The moment generating function is \(M_X(t)=(q+pe^t)^n\).
The first moment is \(M'_X(t) = n(q+pe^t)^{n-1}pe^t\). The expected value is the first moment evaluated at \(t=0\): \[ \begin{split} E(X)=M'_X(0) &= n(q+pe^0)^{n-1}pe^0\\ &= n(q+p)^{n-1}p\\ &= np(1-p+p)^{n-1}\\ &= np1^{n-1}\\ &=np \end{split} \] The second moment is \(M''_X(t) = n(n-1)(q+pe^t)^{n-2}p^2 e^{2t}+n(q+pe^t)^{n-1}pe^t\).
Evaluate the second moment at \(t=0\): \[ \begin{split} E(X^2)=M''_X(0) &= n(n-1)(q+pe^0)^{n-2}p^2 e^0+n(q+pe^0)^{n-1}pe^0\\ &= n(n-1)(1-p+p)^{n-2}p^2+n(1-p+p)^{n-1}p\\ &= n(n-1)p^2+np \end{split} \]
The variance is \(V(X)=E(X^2)-E(X)^2\): \[ \begin{split} V(X) &= n(n-1)p^2+np-n^2p^2 \\ &= np((n-1)p+1-np) \\ &= np(np-p+1-np) \\ &= np(1-p) \\ &= npq \end{split} \] We arrived at the known definitions for binomial distribution - \(E(X)=np\) and \(V(X)=npq\).
Answer
For exponential distribution, \(f(x)=\lambda e^{-\lambda x}\). The moment generating function is \(M_X(t)=\frac{\lambda}{\lambda-t}, t<\lambda\).
Using WolframAlpha, we get \(M'_X(t) = \frac{\lambda}{(\lambda-t)^2}\) and \(M''_X(t) = \frac{2\lambda}{(\lambda-t)^3}\).
Expected value: \[ \begin{split} E(X)=M'_X(0) &= \frac{\lambda}{(\lambda-0)^2} \\ &= \frac{\lambda}{\lambda^2}\\ &= \frac{1}{\lambda} \end{split} \]

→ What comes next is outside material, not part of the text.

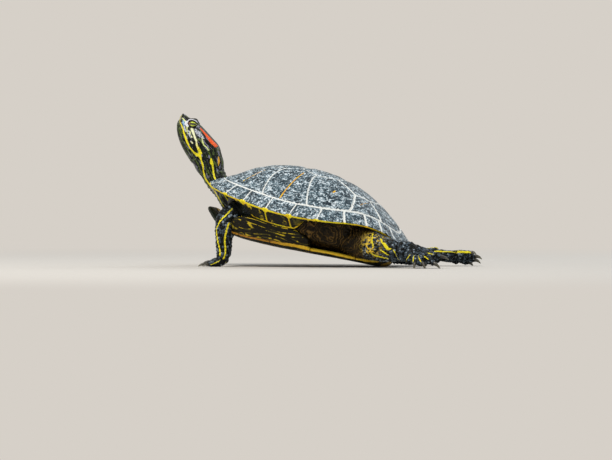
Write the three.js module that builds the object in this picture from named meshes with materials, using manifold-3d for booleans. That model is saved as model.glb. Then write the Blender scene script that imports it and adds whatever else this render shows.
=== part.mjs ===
// Red-eared slider turtle, life size, millimetres, +Z up.
// The head points to -X, the tail to +X and the turtle's left side to -Y.
import * as THREE from 'three';
import Module from 'manifold-3d';

const wasm = await Module();
wasm.setup();

// ---------------------------------------------------------------- driving sizes
const SHELL_LENGTH = 200;
const SHELL_WIDTH = 141;
const DOME_HEIGHT = 41.4;
const DOME_POWER = 2.2;
const SHELL_PITCH = 13.9;
const SHELL_ROLL = 5.4;
const SHELL_CENTRE_HEIGHT = 47.6;
const PLATE_THICKNESS = 3.2;
const SEAM = 0.34;
const RIM_START = 0.88;
const TRUNK_REACH = 0.8;
const PLASTRON_THICKNESS = 5;
const HEAD_RAISE = 63;
const HEAD_TURN = 10.5;
const EYE_RADIUS = 4.7;
const HEAD_SIDES = 12;
const LIMB_SIDES = 8;

const rad = THREE.MathUtils.degToRad;
const bump = (v, at, wide) => Math.exp(-(((v - at) / wide) ** 2));
const mix = (a, b, t) => a + (b - a) * t;
const step = (a, b, v) => THREE.MathUtils.smoothstep(v, a, b);
const vec = (x, y, z) => new THREE.Vector3(x, y, z);

// Piecewise smooth curve through a short named table of [position, value] pairs.
function curve(table) {
  return (at) => {
    const last = table.length - 1;
    if (at <= table[0][0]) {
      return table[0][1];
    }
    if (at >= table[last][0]) {
      return table[last][1];
    }
    let i = 0;
    while (table[i + 1][0] < at) {
      i += 1;
    }
    const slope = (j) => {
      const a = Math.max(j - 1, 0);
      const b = Math.min(j + 1, last);
      return (table[b][1] - table[a][1]) / (table[b][0] - table[a][0]);
    };
    const span = table[i + 1][0] - table[i][0];
    const t = (at - table[i][0]) / span;
    const h0 = (1 + 2 * t) * (1 - t) ** 2;
    const h1 = t * (1 - t) ** 2;
    const h2 = t * t * (3 - 2 * t);
    const h3 = t * t * (t - 1);
    return h0 * table[i][1] + h1 * span * slope(i) + h2 * table[i + 1][1] + h3 * span * slope(i + 1);
  };
}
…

Variance: \[ \begin{split} V(X) = E(X^2)-E(X)^2 &= M''_X(0)-M'_X(0)^2 \\ &=\frac{2\lambda}{(\lambda-0)^3} - \frac{1}{\lambda^2}\\ &=\frac{2\lambda}{\lambda^3} - \frac{1}{\lambda^2}\\ &=\frac{2}{\lambda^2} - \frac{1}{\lambda^2}\\ &=\frac{1}{\lambda^2} \end{split} \]
We arrived at the known definitions for binomial distribution - \(E(X)=1/\lambda\) and \(V(X)=1/\lambda^2\).